You have not yet countered that in any way and simply ignore it to continue with your fallacious
proof by assertion argument.
That little downward spiral you talk about is present in
every recession (to varying degrees) and the only entity that has ever been shown to get a nation out of a recession is the free market and private enterprise. The government has never done that and has usually made things worse.
This quote (from
here) puts it best:
The proper salve for a lack of job creation would be an infusion of capital into the markets. The failure of businesses normally creates openings for small start-ups to take their place, or for innovators to find new solutions to new problems and bring them to market. The Obama administration should encourage capital to come to market by lowering the risk cost through cuts in the capital-gains tax rates, or eliminating them entirely, for the next four years.
That will create jobs and expand opportunity, and would balance the layoffs of firms that had shaky business models even before the latest financial crisis. In fact, that’s why the 2000-1 recession managed to absorb the dot-com bubble collapse as well as the 9/11 attack collapse so well. The Bush administration lowered taxes and kept capital working to create jobs. Instead, the Obama administration wants to re-create the WPA, digging ditches just to refill them later, and paying for it by eventually seizing the capital that could have created real, long-term employment.
You act as it we are in a situation that the free market cannot cure but the government can, but every example in history has the exact opposite to be true.
Are you incapable of acknowledging that? Or are you purposly being obtuse and working to ofuscate.
You are basing your view
completely on speculation, hyperbole, an intentional ignoring of history empty rhetorical truisms and faith in economic polices that have been proven failures.
How does spending in areas that private enterprise doesn't deal in hurt the economy?
Because the government has
always spend "stimulus funds" in areas that don't help the economy. It is terrible at determining where more consumption is needed in the economy to turn it around because they are slow to act and weigh political concerns as
at least as important as economic ones.
The only thing that has ever been able to determine that is the free market, by self correction.
Private enterprise isn't what drives building roads or schools, or other infrastructure projects. Private industry builds those things for the government. And Obama's plan uses private industry to get those jobs done. So Obama is positively changing the economy through private enterprise.
So...private industry isn't driving in those things...but they are?! You countradicted yourself in the space of three sentences.
Obama is cutting taxes... for the long term, but the short term psychological effect needs to happen quickly - the spending will do that. I don't want to live in a depression for the next 8 years, and unless real action, that will take place quickly happens, we have all the earmarks of a continuing spiral down.
Obama is not substantively cutting taxes. He is making token cuts that are going to be offset by the abolishing of Bush's tax cuts.
The short term psychological effect will be minor and will only be worth a damn if those positive assumption (that are the basis for the psychological effect) are rewarded.

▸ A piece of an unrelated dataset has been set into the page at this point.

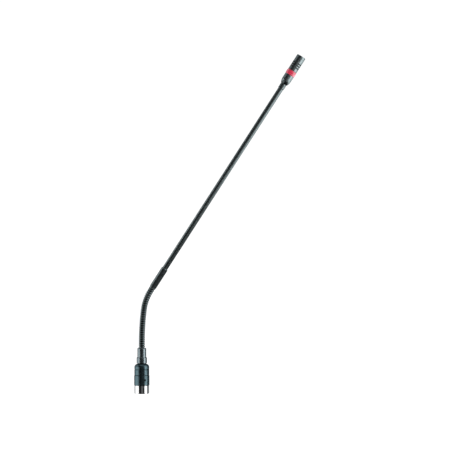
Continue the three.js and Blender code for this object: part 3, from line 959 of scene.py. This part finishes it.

History has shown that stimulus spending has a negative effect in part
because of the more substantive long term effects not providing a positive effect on the economy, but a negative one. This means short term expectations are not met and leads to a negative psychological effect that
magnifies the negative effects of stimulus spending. This is what lead to the Great Depression.
You are ignoring all that, and continuing to assert your view as fact. Your view is not backed up by facts but by fear-mongoring, speculation, hyperbole and intentionally ignoring the historical evidence. Your views are, in short, based on faith, not reason.
Again, your views here are nothing more then
rhetorical tautologies ; not falsifiable and therefore not a valid argument.
You are very clever at obfuscating. This is an excellent example of that. Nothing but a smoke screen.
Recessions are self correcting - we have very little experience with depressions.
from here:
In economics, a depression is a sustained, long downturn in one or more economies. It is more severe than a recession, which is seen as a normal downturn in the business cycle.
Considered a rare but extreme form of recession, a depression is characterized by abnormal increases in unemployment, restriction of credit, shrinking output and investment, numerous bankruptcies, reduced amounts of trade and commerce, as well as highly volatile relative currency value fluctuations, mostly devaluations...
...A proposed definition for depression is a sustained recessionary period in which the population is forced to dispose of tangible assets to fund every day living, as was seen in the US and in Germany in the 1930s.
a depression
is a recession. You are trying to make a differentiation where one doesn't exist; another fallacious argument called
denying the correlative.
where an attempt is made to introduce another option into a true correlative
And yes shag - you can keep adding little 'caveats' to your Reagan and increasing the deficit argument - now we are up to his tax cuts increased tax revenue.
I am not simply "adding little caveats" to the argument; I am explaining it to counter your intentional and habitual mischaracterization of my argument.
In 1981 tax receipts were 663.9 billion, in 1988 they were 1,019.4 billion, an increase of 53%.
FDR - 1933 tax receipts were 8.6 billion in 1940 they were 16.6 billion, an increase of 93%.
Also, if you want to look at Clinton - who raised taxes, in 1993 tax receipts were 1318.2 billion and in 2000 the receipts were 2205.8, an increase of 67%
.
And we have another fallacious argument. This time a
false analogy as well as a red herring.
Tax receipts in general went up for under Reagan, FDR and Clinton for different reasons. You cannot reasonably compare them at such a broad level, it is dishonest.
So... to recap your last
two posts we have...
- 2 examples of mischaracterization/distortion
- 1 example of shifting the burden of proof
- 2 red herring arguments
- 1 rehtorical tautology
- 1 proof by assertion
- 1 false analogy
- 1 denying the correlative
- 1 example of cherry picking
- 1 broad example of quoting out of context
- 1 appeal to the majority
I may have missed some things...
By my count that is 12 dishonest, deceptive and/or fallacious arguments.
That habitual dishonesty, deceptiveness and irrationality veiled in passive agressive, "cutsie" little smoke screens is why you have no credibility here. You will not see reason but will keep muddying up the waters in defense of your point of view until the end of time. Cutting through that obfuscation takes a lot of time and effort (if you are gonna do it thoughly).